Именно с ним мирно уживалась добрая госпожа Нужда, иначе называемая Бедностью, мать девяти муз, у которой от бога изобилия Пора родился благородный отпрыск Амур, посредник между землёй и небом, за какового его признаёт Платон в своем «Пире».
У доблестного владыки Гастера мы должны находиться в совершенном повиновении, должны ублажать и почитать его, ибо он властен, суров, строг, жесток, неумолим, непреклонен. Его ни в чём не уверишь, ничего ему не втолкуешь, ничего ему не внушишь. Он ничего не желает слушать. И если египтяне свидетельствуют, что Гарпократ, бог молчания, по-гречески Сигалион, был безуст, то есть не имел рта, так же точно Гастер родился безухим, подобно безухой статуе Юпитера на Крите. Изъясняется он только знаками. Но знакам его все повинуются скорее, нежели преторским эдиктам и королевским указам. В исполнении требований своих он никаких отсрочек и промедлений не допускает. Вам, уж верно, известно, что львиный рык приводит в трепет всех зверей, до которых он долетает. Об этом написано в книгах. Это справедливо. Я сам был тому свидетелем. И все же я вам ручаюсь, что от повелений Гастера колеблется небо и трясётся земля. Как скоро он изрёк свою волю, её надлежит в тот же миг исполнить или умереть.<…>
В каком бы обществе он ни находился, никаких споров из-за мест при нём не полагается, – он неукоснительно проходит вперёд, кто бы тут ни был: короли, императоры или даже сам папа. И на Базельском соборе он тоже шёл первым, хотя собор этот был весьма бурный: на нём всё не утихали споры и раздоры из-за того, кому с кем сидеть невместно, что, впрочем, вам хорошо известно. Все только и думают, как бы Гастеру угодить, все на него трудятся.
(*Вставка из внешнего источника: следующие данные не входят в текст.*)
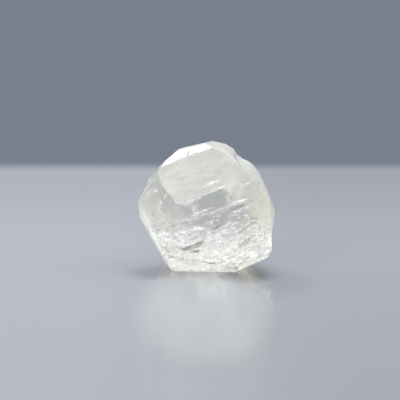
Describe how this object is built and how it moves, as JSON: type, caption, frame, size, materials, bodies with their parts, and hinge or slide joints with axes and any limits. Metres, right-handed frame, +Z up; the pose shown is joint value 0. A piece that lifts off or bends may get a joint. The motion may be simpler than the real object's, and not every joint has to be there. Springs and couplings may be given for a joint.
{
  "type": "topaz crystal",
  "caption": "Rough clear topaz crystal with flat faces, broken ledges and shell-like fractures, standing on its own flat foot as a display specimen.",
  "frame": {"origin": "point on the flat foot that the stone stands on, under the middle of the stone", "axes": "+Z up, +X to the right along the stone's widest side, -Y out of the stone's front face"},
  "size_m": [0.0221, 0.0156, 0.0203],
  "materials": {
    "topaz": "clear rough crystal, near colourless with a pale straw tint, glassy faces and frosted fractures"
  },
  "bodies": {
    "root": {"topaz_crystal": "topaz"}
  },
  "joints": []
}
Но и он в долгу у нас не остаётся: он облагодетельствовал нас тем, что изобрёл все науки и искусства, все ремёсла, все орудия, все хитроумные приспособления. Даже диких зверей он обучает искусствам, в коих им отказала природа. Воронов, попугаев, скворцов он превращает в поэтов, кукш и сорок – в поэтесс, учит их говорить и петь на языке человеческом. И всё это ради утробы!
Орлов, кречетов, соколов, балабанов, сапсанов, ястребов, коршунов, дербников, птиц не из гнезда взятых, неприрученных, вольных, хищных, диких он одомашнивает и приручает, и если даже он, когда ему вздумается, насколько ему заблагорассудится и так высоко, как ему желается, отпустит их полетать на вольном воздухе в поднебесье, и там он повелевает ими: по его манию, они ширяют, летают, парят и даже за облаками ублаготворяют и ублажают его, а затем он внезапно опускает их с небес на землю. И всё это ради утробы!
Слонов, львов, носорогов, медведей, лошадей, собак он заставляет плясать, играть в мяч, ходить по канату, бороться, плавать, прятаться, приносить ему, что он прикажет, и брать, что он прикажет. И всё это ради утробы!..» (177)
Это – важная тема романа. Я уже говорил, что образы еды и питья занимают в нём особое место. Главные герои Рабле – страшные обжоры, съедают невероятное количество пищи. Они постоянно ублажают свой «гастер». Но, в отличие от жителей острова, где властвует желудок, они ему не поклоняются. Они сохраняют внутреннюю свободу, даже во время еды никогда не бывают серьёзны. Еду они сопровождают возлияниями: не только едят, но и пьют, и к тому же ведут весёлые разговоры. А те – поклоняются всерьёз, хотя Гастер не раз отсылал их к своему судну, «дабы …поглядели, пораскинули умом и поразмыслили, какое такое божество находится в кишечных его извержениях». (178)
Королевство Квинтэссенции – это, напротив, мир чистого духа, а сама королева, крёстная дочь Аристотеля, питается лишь абстракциями и категориями. Здесь живут всевозможные мудрецы, искатели совершенства, служители науки. Но чем они занимаются? Один из них, к примеру, излечивал все виды истощения, постригая больных на три месяца в монахи, ибо «если уж они во иноческом чине не разжиреют, значит, и врачебное искусство, и сама природа в сем случае бессильны».